*Problem requirements:* Output the data exactly, with every line intact.

┄┄┄┄┄┄┄┄┄┄

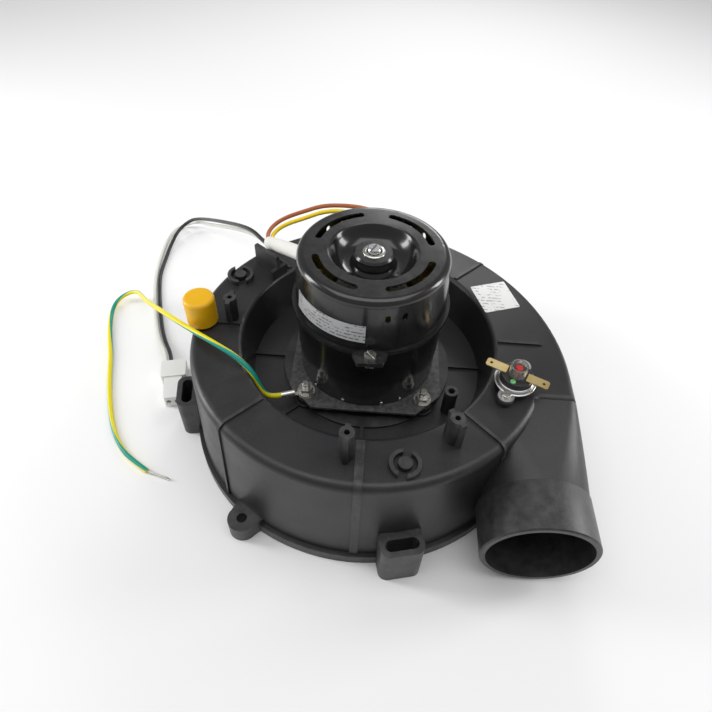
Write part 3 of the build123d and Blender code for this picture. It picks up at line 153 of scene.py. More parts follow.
# worn edges: convex places, broken up by noise
def makeEdgeGroup():
    group, start, end = newGroup("edgeWear", [("Amount", 0.5), ("Scale", 300.0)], ["Mask"])
    shape = group.nodes.new("ShaderNodeNewGeometry")
    convex = addRange(group, shape.outputs["Pointiness"], 0.505, 0.56, 0.0, 1.0)
    patches = addNoise(group, objectCoords(group), start.outputs["Scale"], 4.0, 0.65)
    broken = addMath(group, "MULTIPLY", convex, addRange(group, patches, 0.35, 0.65, 0.2, 1.0))
    group.links.new(addMath(group, "MULTIPLY", broken, start.outputs["Amount"], True),
                    end.inputs["Mask"])
    return group


# dust that settles on faces that look up
def makeDustGroup():
    group, start, end = newGroup("settledDust", [("Amount", 0.2)], ["Mask"])
    shape = group.nodes.new("ShaderNodeNewGeometry")
    split = group.nodes.new("ShaderNodeSeparateXYZ")
    group.links.new(shape.outputs["Normal"], split.inputs["Vector"])
    upward = addRange(group, split.outputs["Z"], 0.35, 1.0, 0.0, 1.0)
    coords = objectCoords(group)
    specks = addRange(group, addNoise(group, coords, 900.0, 5.0, 0.7), 0.52, 0.72, 0.0, 1.0)
    clouds = addRange(group, addNoise(group, coords, 22.0, 3.0, 0.6), 0.35, 0.7, 0.15, 1.0)
    mask = addMath(group, "MULTIPLY", addMath(group, "MULTIPLY", upward, specks), clouds)
    group.links.new(addMath(group, "MULTIPLY", mask, start.outputs["Amount"], True),
                    end.inputs["Mask"])
    return group


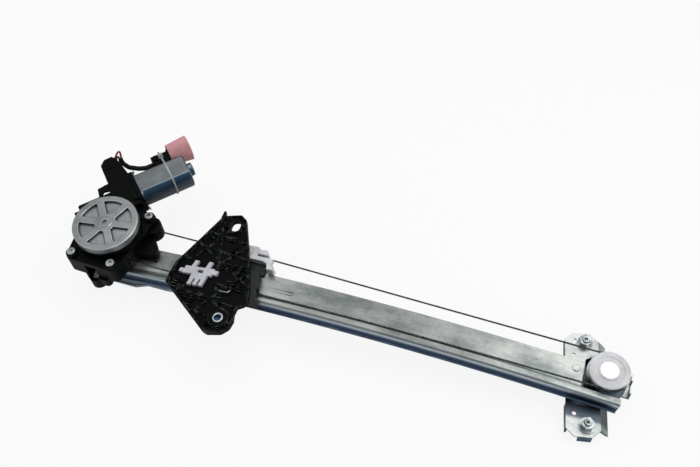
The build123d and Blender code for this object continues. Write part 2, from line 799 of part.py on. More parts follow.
# Three motor screws with a recess
with BuildPart() as motor_screws:
    spots = [polar(screw_r, a) for a in screw_angles]
    with BuildSketch(Plane.XY.offset(40)):
        with Locations(*spots):
            Circle(2.0)
    extrude(amount=ear_top_z - 40)
    with BuildSketch(Plane.XY.offset(ear_top_z)):
        with Locations(*spots):
            Circle(4.2)
    extrude(amount=2.4)
    fillet(edges().group_by(Axis.Z)[-1], 0.7)
    with BuildSketch(Plane.XY.offset(ear_top_z + 2.4)):
        with Locations(*spots):
            RegularPolygon(2.0, 6)
    extrude(amount=-1.8, mode=Mode.SUBTRACT)
save(motor_screws.part, "motor_screws")

# Bushing of the output shaft in the gear housing floor
with BuildPart() as output_bushing:
    with BuildSketch(Plane.XY.offset(floor_z - 0.4)):
        Circle(output_r + 1.55)
        Circle(output_r + running_gap, mode=Mode.SUBTRACT)
    extrude(amount=wheel_floor_z - floor_z + 0.3)
save(output_bushing.part, "output_bushing")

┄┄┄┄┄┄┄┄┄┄

*Solution for this exercise:*
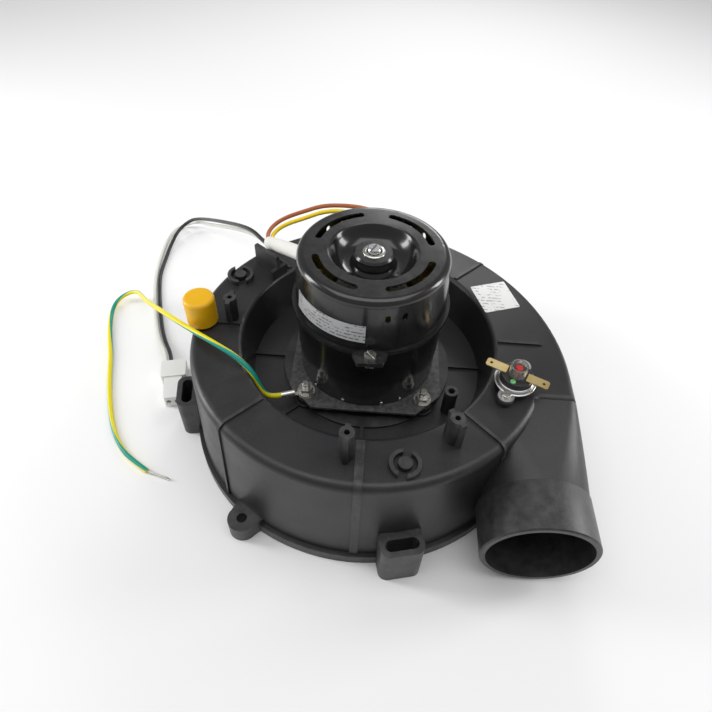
Write part 3 of the build123d and Blender code for this picture. It picks up at line 153 of scene.py. More parts follow.
# worn edges: convex places, broken up by noise
def makeEdgeGroup():
    group, start, end = newGroup("edgeWear", [("Amount", 0.5), ("Scale", 300.0)], ["Mask"])
    shape = group.nodes.new("ShaderNodeNewGeometry")
    convex = addRange(group, shape.outputs["Pointiness"], 0.505, 0.56, 0.0, 1.0)
    patches = addNoise(group, objectCoords(group), start.outputs["Scale"], 4.0, 0.65)
    broken = addMath(group, "MULTIPLY", convex, addRange(group, patches, 0.35, 0.65, 0.2, 1.0))
    group.links.new(addMath(group, "MULTIPLY", broken, start.outputs["Amount"], True),
                    end.inputs["Mask"])
    return group


# dust that settles on faces that look up
def makeDustGroup():
    group, start, end = newGroup("settledDust", [("Amount", 0.2)], ["Mask"])
    shape = group.nodes.new("ShaderNodeNewGeometry")
    split = group.nodes.new("ShaderNodeSeparateXYZ")
    group.links.new(shape.outputs["Normal"], split.inputs["Vector"])
    upward = addRange(group, split.outputs["Z"], 0.35, 1.0, 0.0, 1.0)
    coords = objectCoords(group)
    specks = addRange(group, addNoise(group, coords, 900.0, 5.0, 0.7), 0.52, 0.72, 0.0, 1.0)
    clouds = addRange(group, addNoise(group, coords, 22.0, 3.0, 0.6), 0.35, 0.7, 0.15, 1.0)
    mask = addMath(group, "MULTIPLY", addMath(group, "MULTIPLY", upward, specks), clouds)
    group.links.new(addMath(group, "MULTIPLY", mask, start.outputs["Amount"], True),
                    end.inputs["Mask"])
    return group


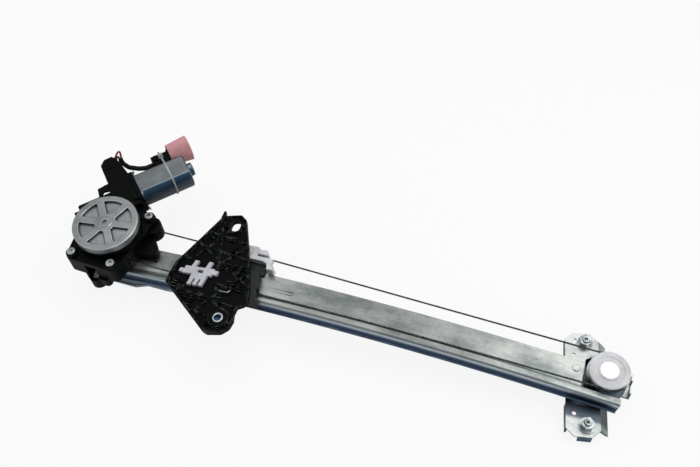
The build123d and Blender code for this object continues. Write part 2, from line 799 of part.py on. More parts follow.
# Three motor screws with a recess
with BuildPart() as motor_screws:
    spots = [polar(screw_r, a) for a in screw_angles]
    with BuildSketch(Plane.XY.offset(40)):
        with Locations(*spots):
            Circle(2.0)
    extrude(amount=ear_top_z - 40)
    with BuildSketch(Plane.XY.offset(ear_top_z)):
        with Locations(*spots):
            Circle(4.2)
    extrude(amount=2.4)
    fillet(edges().group_by(Axis.Z)[-1], 0.7)
    with BuildSketch(Plane.XY.offset(ear_top_z + 2.4)):
        with Locations(*spots):
            RegularPolygon(2.0, 6)
    extrude(amount=-1.8, mode=Mode.SUBTRACT)
save(motor_screws.part, "motor_screws")

# Bushing of the output shaft in the gear housing floor
with BuildPart() as output_bushing:
    with BuildSketch(Plane.XY.offset(floor_z - 0.4)):
        Circle(output_r + 1.55)
        Circle(output_r + running_gap, mode=Mode.SUBTRACT)
    extrude(amount=wheel_floor_z - floor_z + 0.3)
save(output_bushing.part, "output_bushing")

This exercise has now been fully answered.